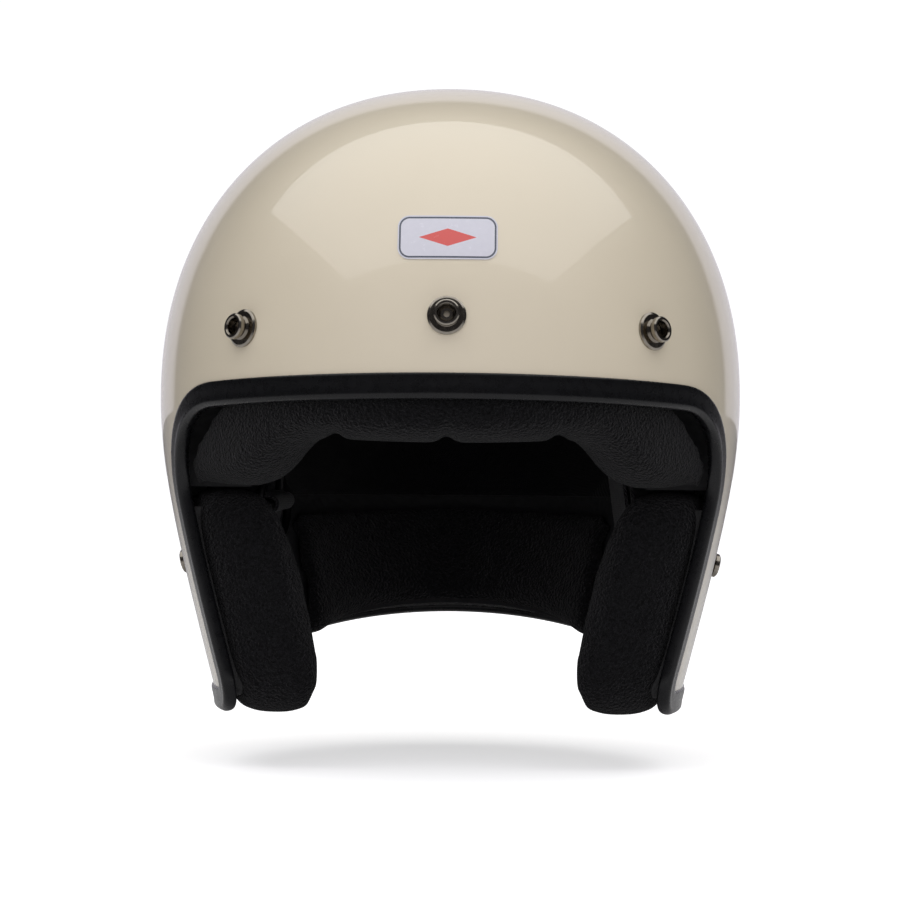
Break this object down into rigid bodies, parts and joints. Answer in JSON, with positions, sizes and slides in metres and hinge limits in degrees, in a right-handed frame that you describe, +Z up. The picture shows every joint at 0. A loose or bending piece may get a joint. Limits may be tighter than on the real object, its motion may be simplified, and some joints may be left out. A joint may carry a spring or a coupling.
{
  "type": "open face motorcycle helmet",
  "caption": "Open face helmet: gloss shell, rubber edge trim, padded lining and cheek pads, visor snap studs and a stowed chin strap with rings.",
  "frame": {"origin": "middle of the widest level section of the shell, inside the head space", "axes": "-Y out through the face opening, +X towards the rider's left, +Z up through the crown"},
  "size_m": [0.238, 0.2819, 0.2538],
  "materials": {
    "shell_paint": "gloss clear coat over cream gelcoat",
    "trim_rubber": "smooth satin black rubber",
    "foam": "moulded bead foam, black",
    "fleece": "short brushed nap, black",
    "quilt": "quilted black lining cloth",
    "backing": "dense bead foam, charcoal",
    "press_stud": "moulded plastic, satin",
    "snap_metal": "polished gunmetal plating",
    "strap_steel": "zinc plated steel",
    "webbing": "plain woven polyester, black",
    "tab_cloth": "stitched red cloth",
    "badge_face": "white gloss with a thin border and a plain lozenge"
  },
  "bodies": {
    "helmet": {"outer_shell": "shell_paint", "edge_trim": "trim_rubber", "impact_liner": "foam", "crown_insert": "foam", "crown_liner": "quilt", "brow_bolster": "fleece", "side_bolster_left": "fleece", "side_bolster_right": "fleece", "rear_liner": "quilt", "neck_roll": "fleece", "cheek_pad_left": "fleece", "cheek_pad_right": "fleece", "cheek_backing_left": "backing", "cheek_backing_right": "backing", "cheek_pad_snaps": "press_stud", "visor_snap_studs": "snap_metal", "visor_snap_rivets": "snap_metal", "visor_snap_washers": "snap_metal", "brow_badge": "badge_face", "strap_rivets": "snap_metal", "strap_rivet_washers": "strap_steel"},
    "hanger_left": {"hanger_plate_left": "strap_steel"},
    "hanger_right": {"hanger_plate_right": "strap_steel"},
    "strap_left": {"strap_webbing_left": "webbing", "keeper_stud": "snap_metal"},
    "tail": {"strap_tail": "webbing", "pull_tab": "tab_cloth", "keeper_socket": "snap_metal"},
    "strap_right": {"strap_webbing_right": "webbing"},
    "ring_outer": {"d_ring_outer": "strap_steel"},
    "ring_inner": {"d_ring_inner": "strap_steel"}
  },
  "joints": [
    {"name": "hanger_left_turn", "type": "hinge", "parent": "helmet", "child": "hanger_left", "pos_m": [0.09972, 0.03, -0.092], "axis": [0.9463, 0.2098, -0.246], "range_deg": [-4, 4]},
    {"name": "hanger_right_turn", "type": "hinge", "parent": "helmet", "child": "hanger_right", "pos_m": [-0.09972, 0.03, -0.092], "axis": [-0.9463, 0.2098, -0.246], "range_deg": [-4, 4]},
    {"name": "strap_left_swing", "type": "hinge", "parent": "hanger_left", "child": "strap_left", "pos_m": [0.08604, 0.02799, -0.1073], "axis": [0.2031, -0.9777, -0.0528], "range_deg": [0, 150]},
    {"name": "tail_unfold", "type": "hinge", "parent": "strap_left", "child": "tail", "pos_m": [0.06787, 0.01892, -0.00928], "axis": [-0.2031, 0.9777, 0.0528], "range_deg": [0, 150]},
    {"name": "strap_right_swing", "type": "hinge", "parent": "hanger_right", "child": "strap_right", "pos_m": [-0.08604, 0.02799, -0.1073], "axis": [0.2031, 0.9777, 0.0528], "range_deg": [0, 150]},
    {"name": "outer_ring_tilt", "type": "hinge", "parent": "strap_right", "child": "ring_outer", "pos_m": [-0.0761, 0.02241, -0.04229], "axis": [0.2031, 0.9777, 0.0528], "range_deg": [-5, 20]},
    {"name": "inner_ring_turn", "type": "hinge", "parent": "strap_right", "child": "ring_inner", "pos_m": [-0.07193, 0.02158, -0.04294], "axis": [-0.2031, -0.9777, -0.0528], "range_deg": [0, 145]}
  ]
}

__Your objective__. Repeat the data above, word for word.

__Reply to the task__.
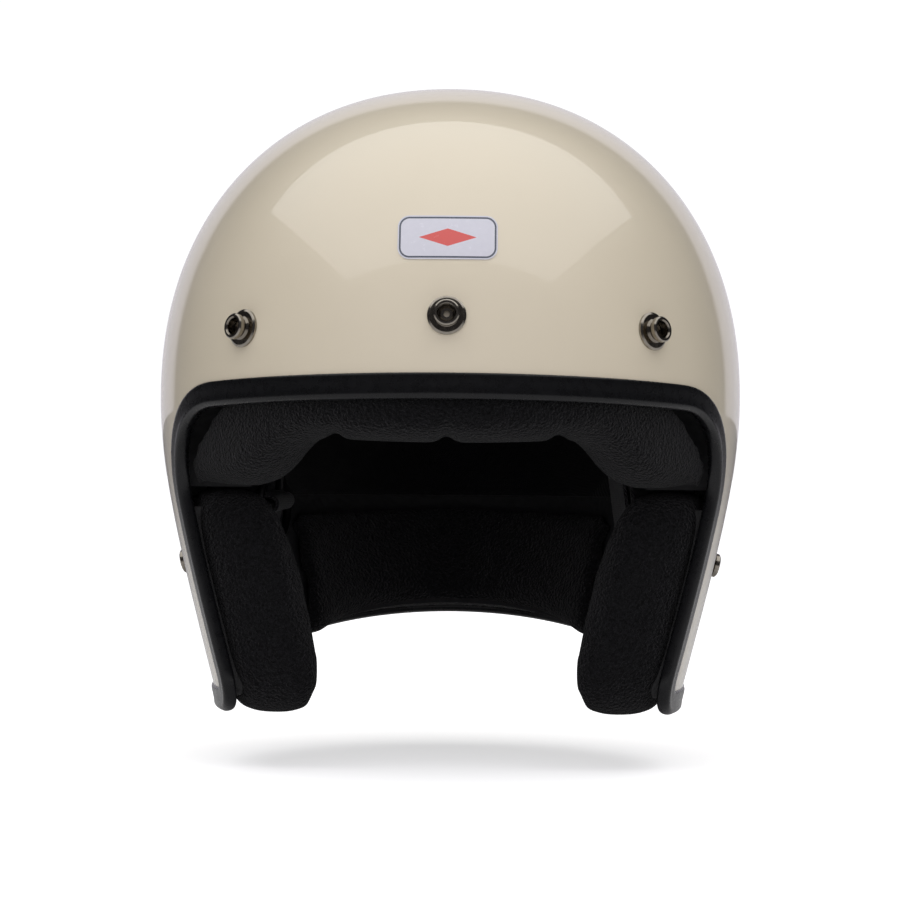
Break this object down into rigid bodies, parts and joints. Answer in JSON, with positions, sizes and slides in metres and hinge limits in degrees, in a right-handed frame that you describe, +Z up. The picture shows every joint at 0. A loose or bending piece may get a joint. Limits may be tighter than on the real object, its motion may be simplified, and some joints may be left out. A joint may carry a spring or a coupling.
{
  "type": "open face motorcycle helmet",
  "caption": "Open face helmet: gloss shell, rubber edge trim, padded lining and cheek pads, visor snap studs and a stowed chin strap with rings.",
  "frame": {"origin": "middle of the widest level section of the shell, inside the head space", "axes": "-Y out through the face opening, +X towards the rider's left, +Z up through the crown"},
  "size_m": [0.238, 0.2819, 0.2538],
  "materials": {
    "shell_paint": "gloss clear coat over cream gelcoat",
    "trim_rubber": "smooth satin black rubber",
    "foam": "moulded bead foam, black",
    "fleece": "short brushed nap, black",
    "quilt": "quilted black lining cloth",
    "backing": "dense bead foam, charcoal",
    "press_stud": "moulded plastic, satin",
    "snap_metal": "polished gunmetal plating",
    "strap_steel": "zinc plated steel",
    "webbing": "plain woven polyester, black",
    "tab_cloth": "stitched red cloth",
    "badge_face": "white gloss with a thin border and a plain lozenge"
  },
  "bodies": {
    "helmet": {"outer_shell": "shell_paint", "edge_trim": "trim_rubber", "impact_liner": "foam", "crown_insert": "foam", "crown_liner": "quilt", "brow_bolster": "fleece", "side_bolster_left": "fleece", "side_bolster_right": "fleece", "rear_liner": "quilt", "neck_roll": "fleece", "cheek_pad_left": "fleece", "cheek_pad_right": "fleece", "cheek_backing_left": "backing", "cheek_backing_right": "backing", "cheek_pad_snaps": "press_stud", "visor_snap_studs": "snap_metal", "visor_snap_rivets": "snap_metal", "visor_snap_washers": "snap_metal", "brow_badge": "badge_face", "strap_rivets": "snap_metal", "strap_rivet_washers": "strap_steel"},
    "hanger_left": {"hanger_plate_left": "strap_steel"},
    "hanger_right": {"hanger_plate_right": "strap_steel"},
    "strap_left": {"strap_webbing_left": "webbing", "keeper_stud": "snap_metal"},
    "tail": {"strap_tail": "webbing", "pull_tab": "tab_cloth", "keeper_socket": "snap_metal"},
    "strap_right": {"strap_webbing_right": "webbing"},
    "ring_outer": {"d_ring_outer": "strap_steel"},
    "ring_inner": {"d_ring_inner": "strap_steel"}
  },
  "joints": [
    {"name": "hanger_left_turn", "type": "hinge", "parent": "helmet", "child": "hanger_left", "pos_m": [0.09972, 0.03, -0.092], "axis": [0.9463, 0.2098, -0.246], "range_deg": [-4, 4]},
    {"name": "hanger_right_turn", "type": "hinge", "parent": "helmet", "child": "hanger_right", "pos_m": [-0.09972, 0.03, -0.092], "axis": [-0.9463, 0.2098, -0.246], "range_deg": [-4, 4]},
    {"name": "strap_left_swing", "type": "hinge", "parent": "hanger_left", "child": "strap_left", "pos_m": [0.08604, 0.02799, -0.1073], "axis": [0.2031, -0.9777, -0.0528], "range_deg": [0, 150]},
    {"name": "tail_unfold", "type": "hinge", "parent": "strap_left", "child": "tail", "pos_m": [0.06787, 0.01892, -0.00928], "axis": [-0.2031, 0.9777, 0.0528], "range_deg": [0, 150]},
    {"name": "strap_right_swing", "type": "hinge", "parent": "hanger_right", "child": "strap_right", "pos_m": [-0.08604, 0.02799, -0.1073], "axis": [0.2031, 0.9777, 0.0528], "range_deg": [0, 150]},
    {"name": "outer_ring_tilt", "type": "hinge", "parent": "strap_right", "child": "ring_outer", "pos_m": [-0.0761, 0.02241, -0.04229], "axis": [0.2031, 0.9777, 0.0528], "range_deg": [-5, 20]},
    {"name": "inner_ring_turn", "type": "hinge", "parent": "strap_right", "child": "ring_inner", "pos_m": [-0.07193, 0.02158, -0.04294], "axis": [-0.2031, -0.9777, -0.0528], "range_deg": [0, 145]}
  ]
}